■ Collected data ■
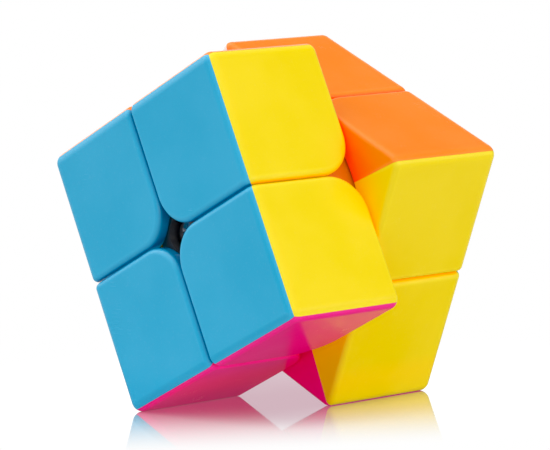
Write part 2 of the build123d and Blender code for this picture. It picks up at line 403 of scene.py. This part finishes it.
def floor_material():
    """White paper that lights the cube evenly, and shows the camera a painted shadow under the cube and a
    fading mirror image of it.
    """
    graph = Graph("white_floor")
    place = graph.node("ShaderNodeTexCoord").outputs["Object"]
    split = graph.node("ShaderNodeSeparateXYZ", Vector=place)
    flat = graph.node("ShaderNodeCombineXYZ", X=split.outputs["X"], Y=split.outputs["Y"])
    radius = graph.node("ShaderNodeVectorMath", {"operation": "LENGTH"}, Vector=flat.outputs["Vector"])
    far = graph.remap(radius.outputs["Value"], WHITE_START, WHITE_END, 0.0, 1.0, smooth=True)
    mottle = graph.noise(place, 30.0, 3.0)

    # what lights the cube: matt white that turns into an even glow, dimmer in the cube's own gloss
    glossy = graph.node("ShaderNodeLightPath").outputs["Is Glossy Ray"]
    pale = graph.mix_colour(mottle, (FLOOR_WHITE - 0.02,) * 3, (FLOOR_WHITE + 0.02,) * 3)
    pale = graph.mix_colour(glossy, pale, (FLOOR_WHITE * GLOSS_DIM,) * 3)
    matt = graph.node("ShaderNodeBsdfDiffuse", Color=pale)
    dimming = graph.math("MULTIPLY", glossy, graph.math("SUBTRACT", 1.0, far))
    strength = graph.remap(dimming, 0.0, 1.0, FLOOR_GLOW, FLOOR_GLOW * GLOSS_DIM)
    glow = graph.node("ShaderNodeEmission", Color=(1, 1, 1, 1), Strength=strength)
    glowing = graph.remap(far, 0.0, 1.0, GLOW_NEAR, 1.0)
    lighting = graph.mix_shaders(glowing, matt.outputs["BSDF"], glow.outputs["Emission"])

    # what the camera sees: pure white, with a painted shadow under the cube, and the mirror image
    open_sky = graph.node("ShaderNodeAmbientOcclusion", {"samples": 16}, Distance=PAINTED_SHADOW_REACH)
    shade = graph.remap(open_sky.outputs["AO"], 0.12, 0.60, 0.0, 1.0)
    painted_shadow_tone = graph.mix_colour(shade, PAINTED_SHADOW_COLOUR, (1.0, 1.0, 1.0))
    paper = graph.node("ShaderNodeEmission", Color=painted_shadow_tone, Strength=1.0)
    across = graph.math("MULTIPLY", split.outputs["X"], math.sin(CAMERA_AZIMUTH))
    nearer = graph.math("MULTIPLY_ADD", split.outputs["Y"], -math.cos(CAMERA_AZIMUTH), across)
    fade = graph.remap(nearer, 0.0, MIRROR_FADE, MIRROR_STRENGTH, 0.0, smooth=True)
    level = graph.math("MULTIPLY", fade, graph.math("SUBTRACT", 1.0, far))
    outward = graph.node("ShaderNodeNewGeometry")
    steep = graph.node("ShaderNodeVectorMath", {"operation": "DOT_PRODUCT"})
    graph.link(outward.outputs["Incoming"], steep.inputs[0])
    graph.link(outward.outputs["Normal"], steep.inputs[1])
    glance = graph.remap(steep.outputs["Value"], 0.13, 0.60, 1.0, 0.06)
    level = graph.math("MULTIPLY", level, glance)
    polish = graph.remap(mottle, 0.0, 1.0, 0.03, 0.06)
    mirror = graph.node("ShaderNodeBsdfAnisotropic", Color=(1, 1, 1, 1), Roughness=polish)
    shown = graph.mix_shaders(level, paper.outputs["Emission"], mirror.outputs["BSDF"])

    seen = graph.node("ShaderNodeLightPath").outputs["Is Camera Ray"]
    return graph.finish(graph.mix_shaders(seen, lighting, shown))


def make_floor():
    mesh = bpy.data.meshes.new("floor")
    half = FLOOR_HALF
    corners = [(-half, -half, 0), (half, -half, 0), (half, half, 0), (-half, half, 0)]
    mesh.from_pydata(corners, [], [(0, 1, 2, 3)])
    mesh.materials.append(floor_material())
    floor = bpy.data.objects.new("floor", mesh)
    floor.location = (0, 0, FLOOR_Z)
    bpy.context.scene.collection.objects.link(floor)


def make_arch_card():
    """The card that stands in, in the mirror image, for the shaded floor seen through the arch."""
    graph = Graph("arch_card")
    geometry = graph.node("ShaderNodeNewGeometry")
    square_on = graph.node("ShaderNodeVectorMath", {"operation": "DOT_PRODUCT"})
    graph.link(geometry.outputs["Incoming"], square_on.inputs[0])
    graph.link(geometry.outputs["Normal"], square_on.inputs[1])
    aslant = graph.remap(square_on.outputs["Value"], 0.93, 0.97, 1.0, 0.0)
    hidden = graph.math("MAXIMUM", geometry.outputs["Backfacing"], aslant)
    # the card glows in the painted shadow colour
    dim = graph.node("ShaderNodeEmission", Color=(*CARD_SHADOW_COLOUR, 1.0), Strength=1.0)
    clear = graph.node("ShaderNodeBsdfTransparent", Color=(1, 1, 1, 1))
    graph.finish(graph.mix_shaders(hidden, dim.outputs["Emission"], clear.outputs["BSDF"]))
    half = CARD_WIDTH / 2
    mesh = bpy.data.meshes.new("arch_card")
    corners = [(-half, 0, 0), (half, 0, 0), (half, 0, CARD_HEIGHT), (-half, 0, CARD_HEIGHT)]
    mesh.from_pydata(corners, [], [(0, 1, 2, 3)])
    mesh.materials.append(graph.material)
    card = bpy.data.objects.new("arch_card", mesh)
    away = Vector((-math.sin(CAMERA_AZIMUTH), math.cos(CAMERA_AZIMUTH), 0))
    card.location = away * CARD_DISTANCE + Vector((0, 0, FLOOR_Z))
    card.rotation_euler = (0, 0, CAMERA_AZIMUTH)
    card.visible_camera = False
    card.visible_diffuse = False
    card.visible_shadow = False
    bpy.context.scene.collection.objects.link(card)


def look_at(place, target, roll):
    """World matrix for a camera at place that looks at target, rolled about its line of sight."""
    turn = (target - place).to_track_quat("-Z", "Y").to_matrix().to_4x4()
    return Matrix.Translation(place) @ turn @ Matrix.Rotation(roll, 4, "Z")


def make_world():
    """Studio walls of soft light: a dim room with broad lobes of light that fade out without an edge."""
    world = bpy.data.worlds.new("studio")
    world.use_nodes = True
    tree = world.node_tree
    towards = tree.nodes.new("ShaderNodeNewGeometry").outputs["Incoming"]
    level = None
    for direction, radiance, reach in LIGHT_LOBES:
        alike = tree.nodes.new("ShaderNodeVectorMath")
        alike.operation = "DOT_PRODUCT"
        tree.links.new(towards, alike.inputs[0])
        alike.inputs[1].default_value = -Vector(direction).normalized()
        lobe = tree.nodes.new("ShaderNodeMapRange")
        lobe.interpolation_type = "SMOOTHSTEP"
        lobe.inputs["From Min"].default_value = math.cos(math.radians(reach))
        lobe.inputs["From Max"].default_value = 1.0
        lobe.inputs["To Max"].default_value = radiance
        tree.links.new(alike.outputs["Value"], lobe.inputs["Value"])
        total = tree.nodes.new("ShaderNodeMath")
        tree.links.new(lobe.outputs["Result"], total.inputs[0])
        if level is None:
            total.inputs[1].default_value = ROOM_LIGHT
        else:
            tree.links.new(level, total.inputs[1])
        level = total.outputs["Value"]
    background = tree.nodes["Background"]
    background.inputs["Color"].default_value = (1, 1, 1, 1)
    tree.links.new(level, background.inputs["Strength"])
    bpy.context.scene.world = world


def make_camera():
    """The camera as the photograph was taken."""
    data = bpy.data.cameras.new("camera")
    data.lens = CAMERA_LENS
    data.sensor_width = SENSOR_WIDTH
    data.clip_start = 0.01
    camera = bpy.data.objects.new("camera", data)
    level = CAMERA_DISTANCE * math.cos(CAMERA_ELEVATION)
    place = Vector((
        level * math.sin(CAMERA_AZIMUTH),
        -level * math.cos(CAMERA_AZIMUTH),
        CAMERA_DISTANCE * math.sin(CAMERA_ELEVATION),
    ))
    camera.matrix_world = look_at(place, CAMERA_AIM, CAMERA_ROLL)
    bpy.context.scene.collection.objects.link(camera)
    bpy.context.scene.camera = camera


slot_materials = make_slot_materials()
for entry in frame["record"]["subparts"]:
    dress(frame["nodes"][entry["node"]], slot_materials[entry["material_slot"]])

compressing_spring("front")
compressing_spring("rear")
make_floor()
make_arch_card()
make_world()
make_camera()

scene = bpy.context.scene
scene.view_settings.view_transform = "Standard"
scene.view_settings.use_curve_mapping = True
scene.view_settings.curve_mapping.black_level = (BLACK_LEVEL, BLACK_LEVEL, BLACK_LEVEL)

■ Task statement ■
Locate all lines in the listing above with the word "scene". Copy them.

■ Solved problem ■
Write part 2 of the build123d and Blender code for this picture. It picks up at line 403 of scene.py. This part finishes it.
    bpy.context.scene.collection.objects.link(floor)
    bpy.context.scene.collection.objects.link(card)
    bpy.context.scene.world = world
    bpy.context.scene.collection.objects.link(camera)
    bpy.context.scene.camera = camera
scene = bpy.context.scene
scene.view_settings.view_transform = "Standard"
scene.view_settings.use_curve_mapping = True
scene.view_settings.curve_mapping.black_level = (BLACK_LEVEL, BLACK_LEVEL, BLACK_LEVEL)